Il padre perdona il figlio, gli ridà la dignità perduta (l’anello, i calzari, la veste bianca), gli da molto di più di quello che il figlio aveva chiesto: voleva solo essere assunto come salariato, il padre invece gli ridà la dignità di figlio. Ma a qualcuno tutto questo non sta bene: il figlio maggiore, che torna dal lavoro, come ogni sera. E vive l’accoglienza del fratello come una profonda ingiustizia fatta a lui: «ma come? Io ti ho sempre servito e tu tratti questo dissoluto meglio di me?». Non riesce a entrare nella logica del padre. Non riesce a capire che il comportamento del padre non è stato solo misericordioso, ma è stato anche giusto. In Dio non c’è misericordia senza giustizia, come non c’è giustizia senza misericordia. Il figlio minore aveva rotto con il peccato, aveva riconosciuto davanti al padre di avere sbagliato, non aveva preteso con arroganza di essere reintegrato come figlio, ma umilmente aveva chiesto di essere trattato come un salariato. Il figlio maggiore non capisce che il padre è giusto, ma che la giustizia del padre non assomiglia alla sua. È l’atteggiamento di quei cristiani che si sentono sempre nel giusto (magari talvolta senza esserlo), e che non possono sopportare che Dio non ragioni come loro.
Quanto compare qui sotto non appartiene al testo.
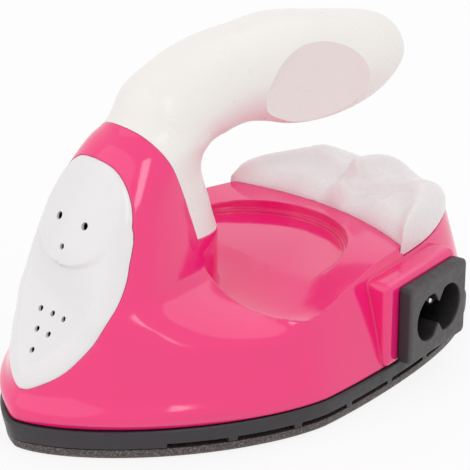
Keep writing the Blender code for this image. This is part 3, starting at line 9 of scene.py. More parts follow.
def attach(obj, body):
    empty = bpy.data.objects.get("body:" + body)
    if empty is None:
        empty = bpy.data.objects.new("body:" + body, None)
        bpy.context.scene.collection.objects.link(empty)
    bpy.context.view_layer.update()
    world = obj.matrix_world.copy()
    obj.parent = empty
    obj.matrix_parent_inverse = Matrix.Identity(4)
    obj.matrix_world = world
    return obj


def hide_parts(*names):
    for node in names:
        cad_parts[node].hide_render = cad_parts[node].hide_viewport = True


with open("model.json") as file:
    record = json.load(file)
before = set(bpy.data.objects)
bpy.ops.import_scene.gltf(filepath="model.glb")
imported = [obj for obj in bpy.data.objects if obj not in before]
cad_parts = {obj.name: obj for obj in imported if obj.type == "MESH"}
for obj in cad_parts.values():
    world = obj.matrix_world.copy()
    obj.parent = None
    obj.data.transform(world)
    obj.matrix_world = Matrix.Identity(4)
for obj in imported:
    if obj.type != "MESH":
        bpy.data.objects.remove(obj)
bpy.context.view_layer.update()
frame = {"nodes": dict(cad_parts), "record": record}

# Sizes in metres
SOLE_LENGTH = 0.1139
SOLE_WIDTH = 0.0689
OVERALL_HEIGHT = 0.0736
GAP = 0.0003
OVERCUT = 0.0200

# Sole and heat ring
SOLE_EDGE = 0.0022
SOLE_CHAMFER = 0.0013
PAD_TOP = 0.0045
PAD_CLEARANCE = 0.0012
RING_TOP = 0.0063
RING_OVERHANG = 0.0005
RING_NOSE_OVERHANG = 0.0010
RING_SHELF = 0.0100
SLOT_HEIGHT = 0.0009
SLOT_DEPTH = 0.0030
SLOT_LENGTH = 0.0120
SLOT_RIB = 0.0016
SLOT_START_Y = -0.0380
SLOT_END_Y = 0.0500

# Shell
SHELL_BASE = 0.0066
SHELL_WALL = 0.0020
NOSE_WALL = 0.0032
WAIST_Y = -0.0150
WAIST_BLEND = 0.0060
FLARE_START = 0.0200
FLARE_END = 0.0310
WALL_LEAN = 0.0050
LEAN_HEIGHT = 0.0205
LEAN_POWER = 1.2

# Deck, well and cover bed
WELL_RADIUS = 0.0213
WELL_Y = 0.0030
WELL_FRONT_Y = -0.0055
WELL_STEP_Z = 0.0254
WELL_STEP = 0.0009
WELL_FLOOR_Z = 0.0245
CLEAR_TOP_Z = 0.0420
COLUMN_CUT = 0.0003
COLUMN_CUT_LEVEL = 0.0330
BED_FRONT_Y = 0.0283
BED_CORNER_X = 0.0285
BED_CORNER_DROP = 0.0062

# Front plate
PLATE_CENTRE_Z = 0.0340
PLATE_PROUD = 0.0004
PLATE_THICKNESS = 0.0013
DOME_Z = 0.0462
DOME_WIDTH = 0.0125
DOME_HEIGHT = 0.0111
DOME_SOFTNESS = 0.0012
FACE_BOW = 0.0700
VENT_RADIUS = 0.0006
VENT_WALL = 0.0002
VENT_RISE = 0.4
VENT_PITCH_X = 0.0035
VENT_ROW_Z = 0.0254
VENT_PITCH_Z = 0.0030
LAMP_VENT_RADIUS = 0.0008
LAMP_VENT_X = 0.0038
LAMP_VENT_Z = 0.0430
LAMP_VENT_LOW_Z = 0.0385

# Handle
SCOOP_DEPTH_X = 0.0120
SCOOP_LENGTH = 0.0184
SCOOP_HEIGHT = 0.0254
SCOOP_BOTTOM_X = 0.0047
SCOOP_Y = 0.0138
SCOOP_Z = 0.0560
SCOOP_TILT = math.radians(13.4)

# Rear cover
COVER_WALL = 0.0016
COVER_EDGE = 0.0004
COVER_LEVEL = 0.0263

# Mains inlet, figure-eight two-pin
INLET_X = 0.0342
INLET_Y = 0.0254
INLET_Z = 0.01515
INLET_YAW = math.radians(11.2)
INLET_WIDTH = 0.0215
INLET_HEIGHT = 0.0165
INLET_FLANGE = 0.0029
INLET_BODY_WIDTH = 0.0186
INLET_BODY_HEIGHT = 0.0126
INLET_BODY_DEPTH = 0.0150
INLET_BEVEL = 0.0010
LOBE_RADIUS = 0.0050
LOBE_SPACING = 0.0067
NOTCH_HALF = 0.0017
NOTCH_TIP = 0.0024
SOCKET_DEPTH = 0.0126
PIN_SPACING = 0.0086
PIN_RADIUS = 0.0012
BOSS_FRONT = 0.0143
BOSS_REAR = 0.0118
BOSS_TOP = 0.0247
BOSS_DEPTH = 0.0070
BOSS_ROUND = 0.0016

# Plan outline: widest place and curve powers
WIDEST_Y_SHARE = -0.0615
SOLE_FRONT_POWERS = (1.625, 1.464)
SOLE_REAR_POWERS = (1.35, 3.434)
TOWER_REAR_POWERS = (1.35, 2.0)
ARCH_REAR_POWERS = (1.5, 2.0)
ARCH_SPLIT_SHARE = 0.7

# Height, nose place and the two curve powers of the front half
NOSE_SHARES = (
    (0.0883, -0.4990, 1.63, 1.47),
    (0.1223, -0.4964, 1.76, 1.66),
    (0.1630, -0.4840, 1.67, 1.62),
    (0.2174, -0.4783, 1.61, 1.61),
    (0.2717, -0.4631, 1.70, 1.70),
    (0.3261, -0.4409, 1.89, 1.89),
    (0.3804, -0.4229, 2.22, 2.22),
    (0.4484, -0.4004, 2.44, 2.44),
    (0.5163, -0.3845, 2.37, 2.37),
    (0.5978, -0.3720, 2.11, 2.11),
    (0.6793, -0.3500, 2.00, 2.00),
)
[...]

Questa parabola ci fa capire che Dio ci ama, ci fa capire che Dio desidera perdonarci, desidera riaccoglierci nella sua casa, desidera restituirci la dignità a cui con il peccato abbiamo deciso di rinunciare. Ma non lo vuole fare senza la nostra collaborazione. Se noi decidiamo di fare a meno di Lui il suo perdono non ci raggiunge. Prendiamo la decisione di rompere con le situazioni di peccato, confessiamoci. Dio ci ridarà tutto quello che, stupidamente, avevamo perduto. E sarà felice di farlo.